When my children were younger, I didn’t really mind so much when they would lie to me. After all, lying is a skill just like anything else, and the only way we get better at the things that require skill is the same way we get to Carnegie Hall: practice, practice, practice. I think that (if we’re being honest about lying), most people feel the same way. It’s the reason why we find all those YouTube videos of toddlers blaming the cat for their misadventures with the Sharpie to be adorable rather than infuriating. Aw look, we all say, they’re so little they can’t even lie properly. How cute.

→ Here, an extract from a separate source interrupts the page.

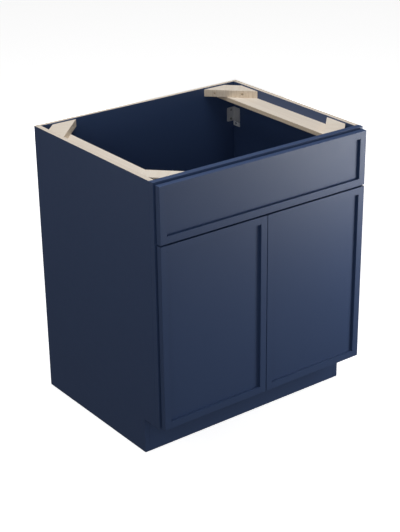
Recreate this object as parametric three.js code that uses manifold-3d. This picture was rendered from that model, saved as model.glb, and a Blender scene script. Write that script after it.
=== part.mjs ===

Of course, I (and every other parent) becomes significantly less amused when, ten years down the road that mischievous toddler turns into a surly teenager, and their lies remain just as inept. Because at that point their lies are no longer bad because they lack the skills to do it well (years and years of sometimes successful lying have finally given them those talents), but rather because they lack the desire. A toddler lies poorly because they are too ignorant to do it well; a teenager lies poorly because they think you are too ignorant to be worth the trouble to do it better. And that, even more than the lie itself, is what is so infuriating.
And also explains why our country’s current administration is so infuriating to so many usually apolitical people.
The great Judge Judy once famously said, “Don’t pee on my leg and tell me it’s raining,” meaning that the lie itself was insult enough: don’t insult me a second time by not even bothering to make it a good lie. Over the years the plaintiffs that appeared in her court (or at least the viewers watching them) learned that lying to Judge Judy was the quickest way you could lose a case: she trained her courtroom to know that about her. Just as we, as parents, hopefully trained our children to understand that the lie was always going to be punished worse than the crime—I’m sure I’m not the only parent who has ever choked back a bitter lecture about drinking simply because I got the midnight call for rescue from the offending party, and not the police.
The question then becomes, how do we train the President (and the President’s surrogates) not to lie—or rather, not to lie so badly? Because every time we get distracted by just how bad some of them are at lying, we are taking our eyes off of the big picture (what they’re lying about), and being distracted (yet again) by the darting red laser pointer of the lie itself.
I propose that we train them the same way we train our children: we ignore it. Not that we ignore the transgression, but rather, that we ignore the lie that accompanies it. When your toddler insists that “the cat” was the one who drew all over the walls with marker, you don’t fire up Wikipedia to prove to them that, lacking opposable thumbs, a cat would never have been able to open the marker, let alone wield it. You don’t “fact-check” their conspiracy theories about who might have “stolen” their homework. (Or at least you shouldn’t.)You proceed as if the lie had never happened. And you work to make sure that it doesn’t happen again.
Because it’s important that it doesn’t happen again. (Change “cat” to “Obama” and “marker” to “Russia” and I think you’ll see where I’m going here.)
Look, to be honest, I don’t know if it’s even possible, at this point, to change the behavior of a septuagenarian. In all likelihood, it isn’t. But it is still possible to change our reaction. It is still possible to punish the crime, and ignore the feeble attempt at a cover-up that accompanies it. All we have to do is keep our eyes on that prize.
And away from that oh-so-infuriating laser pointer.